Рылеев остановился писать и посмотрел снизу вверх на Николая. Тот внимательно читал написанное.
— Кто сей? — Николай указал на фамилию Пущина. «Они узнали бы это все равно, — подумал Рылеев и приписал: Иван Иванович Пущин, коллежский асессор, служит в 1‑м департаменте московского надворного суда». Рылеев снова вопросительно смотрел на него.
— Все ли ты написал, что хотел? — мягко спросил Николай.
— Сейчас, государь, — раз начав, Кондратий Федорович не мог остановиться. Ему казалось, что какая–то важная мысль упущена. Он снова начал писать.
«Открыв откровенно и решительно что мне известно, я прошу одной милости — пощадить молодых людей, вовлеченных в общество, и вспомнить, что дух времени такая сила, пред которою они не в состоянии были устоять».
— Хорошо, я понял, — сказал Николай, — а теперь отдай свои показания генералу Толю.
Рылеев встал и, пройдя через комнату, отдал исписанный лист в руки генералу. Николай сел на свое место. Толь внимательно прочел написанное, придерживая пенсне и шевеля толстыми губами, потом расписался в углу, квадратными буквами: «Что он сие показал, то утверждаю моею подписью. Генерал–адъютант барон Толь». Генерал положил перо и внимательно посмотрел на Рылеева.
— Вы тут пишете: дух времени, милейший… дух времени…
— Да, генерал? — Толь со своим пенсне и немецким акцентом был ему неприятен.

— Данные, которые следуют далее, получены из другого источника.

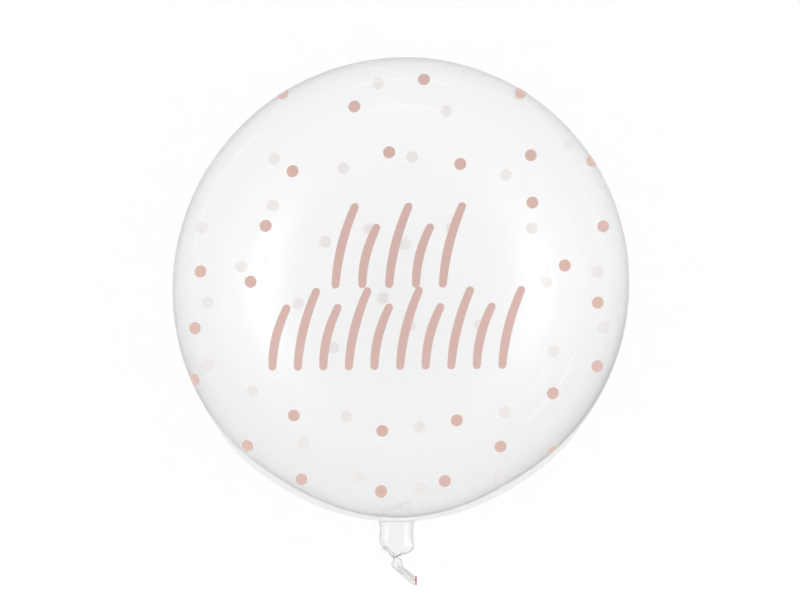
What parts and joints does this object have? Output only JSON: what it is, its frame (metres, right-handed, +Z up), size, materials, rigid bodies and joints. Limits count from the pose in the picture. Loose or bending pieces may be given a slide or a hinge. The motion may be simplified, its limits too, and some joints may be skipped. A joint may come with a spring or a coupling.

— А не кажется ли вам, что… не вздор ли затевает молодость, не достаточны ли для нас примеры новейших времен, где революции затевают для собственных расчетов?
Рылеев выпрямился. Какие расчеты?
— Невзирая на то, что вам всех виновных выдал, — ответил он холодно, — я сам скажу, что для счастия России полагаю конституционное правление самым наивыгоднейшим и остаюсь при сем мнении.
Николай слегка улыбнулся — или ему показалось?
— С нашим образованием выйдет это совершенная анархия, — покачал головой Толь.